--- Start of Recorded data ---

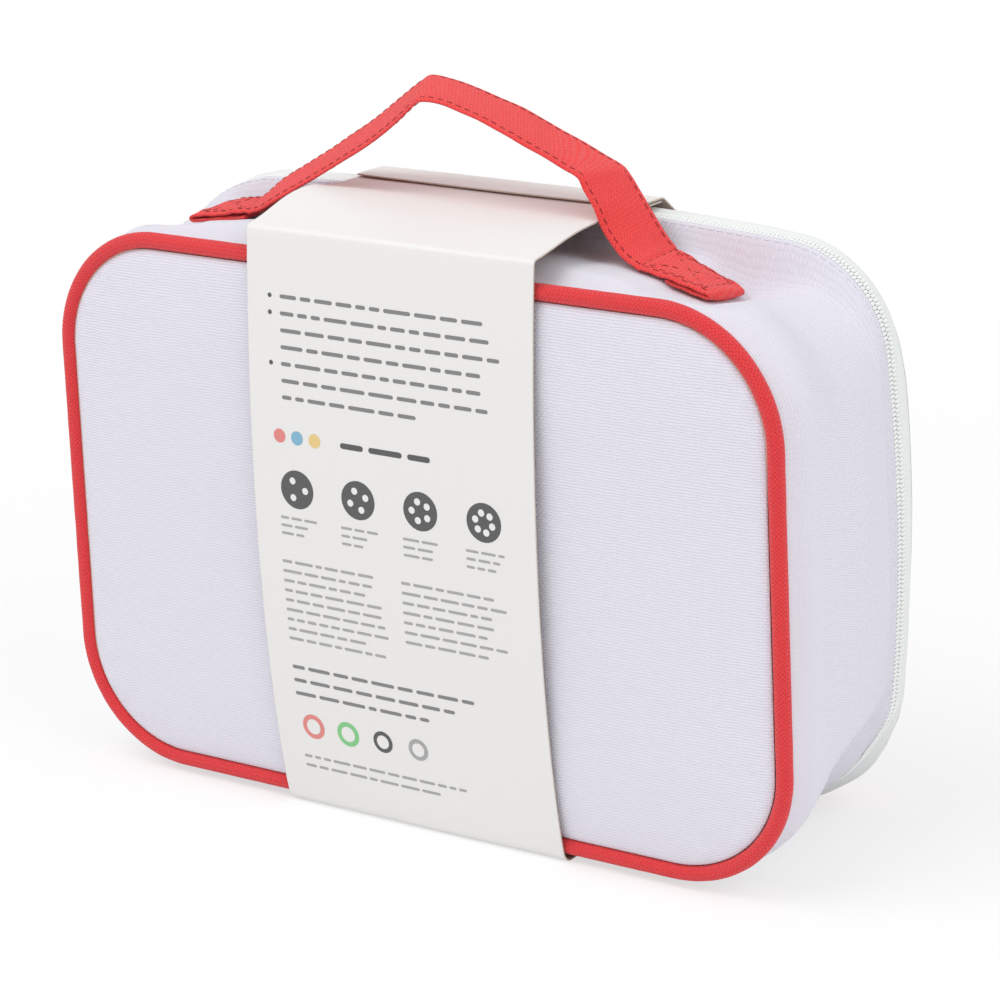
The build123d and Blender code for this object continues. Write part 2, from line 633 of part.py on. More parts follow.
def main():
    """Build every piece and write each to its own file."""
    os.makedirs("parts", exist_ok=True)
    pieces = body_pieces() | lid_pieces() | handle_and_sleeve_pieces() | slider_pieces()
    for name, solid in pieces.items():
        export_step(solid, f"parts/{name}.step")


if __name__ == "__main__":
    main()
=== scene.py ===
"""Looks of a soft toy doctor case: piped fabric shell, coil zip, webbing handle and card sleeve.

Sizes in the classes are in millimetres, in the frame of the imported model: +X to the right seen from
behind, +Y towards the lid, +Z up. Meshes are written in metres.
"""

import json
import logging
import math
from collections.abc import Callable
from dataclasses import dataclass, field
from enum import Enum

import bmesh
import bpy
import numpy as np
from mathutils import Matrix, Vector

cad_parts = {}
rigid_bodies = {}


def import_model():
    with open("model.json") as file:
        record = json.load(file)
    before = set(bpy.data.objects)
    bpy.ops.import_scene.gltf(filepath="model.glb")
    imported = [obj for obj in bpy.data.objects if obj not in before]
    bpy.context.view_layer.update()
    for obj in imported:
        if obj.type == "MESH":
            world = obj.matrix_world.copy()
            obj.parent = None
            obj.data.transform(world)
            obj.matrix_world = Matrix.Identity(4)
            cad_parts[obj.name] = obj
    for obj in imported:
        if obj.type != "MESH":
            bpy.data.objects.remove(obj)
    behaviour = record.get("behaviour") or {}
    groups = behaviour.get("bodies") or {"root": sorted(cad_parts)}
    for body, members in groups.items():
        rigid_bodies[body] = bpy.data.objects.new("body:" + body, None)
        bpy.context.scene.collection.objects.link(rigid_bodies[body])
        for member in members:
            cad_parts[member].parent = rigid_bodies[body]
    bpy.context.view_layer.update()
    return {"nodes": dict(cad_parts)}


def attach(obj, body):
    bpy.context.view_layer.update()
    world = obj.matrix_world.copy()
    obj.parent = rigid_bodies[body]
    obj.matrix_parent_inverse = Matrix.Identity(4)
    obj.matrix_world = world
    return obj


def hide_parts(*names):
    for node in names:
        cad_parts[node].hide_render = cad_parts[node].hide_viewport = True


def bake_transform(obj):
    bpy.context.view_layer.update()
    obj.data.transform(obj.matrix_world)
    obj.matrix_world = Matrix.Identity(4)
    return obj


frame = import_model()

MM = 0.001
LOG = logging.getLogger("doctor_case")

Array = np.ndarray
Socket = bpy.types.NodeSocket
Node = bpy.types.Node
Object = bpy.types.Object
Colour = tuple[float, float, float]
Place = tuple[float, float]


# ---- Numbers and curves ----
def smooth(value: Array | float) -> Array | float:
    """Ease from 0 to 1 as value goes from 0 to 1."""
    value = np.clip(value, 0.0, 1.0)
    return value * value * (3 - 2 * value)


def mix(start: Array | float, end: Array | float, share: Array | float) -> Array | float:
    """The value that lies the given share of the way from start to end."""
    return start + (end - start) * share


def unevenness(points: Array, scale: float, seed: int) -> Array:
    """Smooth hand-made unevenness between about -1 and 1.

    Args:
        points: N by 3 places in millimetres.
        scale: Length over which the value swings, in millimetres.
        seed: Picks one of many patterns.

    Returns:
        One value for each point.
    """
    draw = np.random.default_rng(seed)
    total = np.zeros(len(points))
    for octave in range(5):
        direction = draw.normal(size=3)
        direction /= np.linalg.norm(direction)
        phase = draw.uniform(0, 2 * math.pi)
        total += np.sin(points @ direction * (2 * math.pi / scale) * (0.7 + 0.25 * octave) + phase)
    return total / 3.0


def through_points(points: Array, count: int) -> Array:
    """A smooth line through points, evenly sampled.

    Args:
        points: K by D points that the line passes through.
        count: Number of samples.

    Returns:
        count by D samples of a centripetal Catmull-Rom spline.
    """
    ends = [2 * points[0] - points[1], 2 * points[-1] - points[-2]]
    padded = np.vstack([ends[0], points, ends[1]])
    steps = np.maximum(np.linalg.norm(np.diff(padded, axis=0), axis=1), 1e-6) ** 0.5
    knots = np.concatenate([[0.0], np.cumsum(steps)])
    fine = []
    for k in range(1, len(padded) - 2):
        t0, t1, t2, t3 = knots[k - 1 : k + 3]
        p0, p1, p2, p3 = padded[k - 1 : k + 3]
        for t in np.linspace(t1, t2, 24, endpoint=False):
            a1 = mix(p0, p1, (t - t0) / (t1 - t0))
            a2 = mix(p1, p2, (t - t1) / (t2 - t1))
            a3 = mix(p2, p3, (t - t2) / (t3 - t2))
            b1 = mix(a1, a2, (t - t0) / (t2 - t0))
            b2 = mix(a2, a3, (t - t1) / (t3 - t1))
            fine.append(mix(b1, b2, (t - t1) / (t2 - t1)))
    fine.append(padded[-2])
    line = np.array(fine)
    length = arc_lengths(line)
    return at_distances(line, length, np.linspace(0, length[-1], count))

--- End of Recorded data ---
--- Start of Recorded data ---

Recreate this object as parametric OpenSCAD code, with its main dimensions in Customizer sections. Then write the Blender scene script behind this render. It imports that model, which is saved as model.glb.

--- End of Recorded data ---

## Work required
Go through the listing above and list every line that has the word "True".

## Answer to this problem
    os.makedirs("parts", exist_ok=True)
        cad_parts[node].hide_render = cad_parts[node].hide_viewport = True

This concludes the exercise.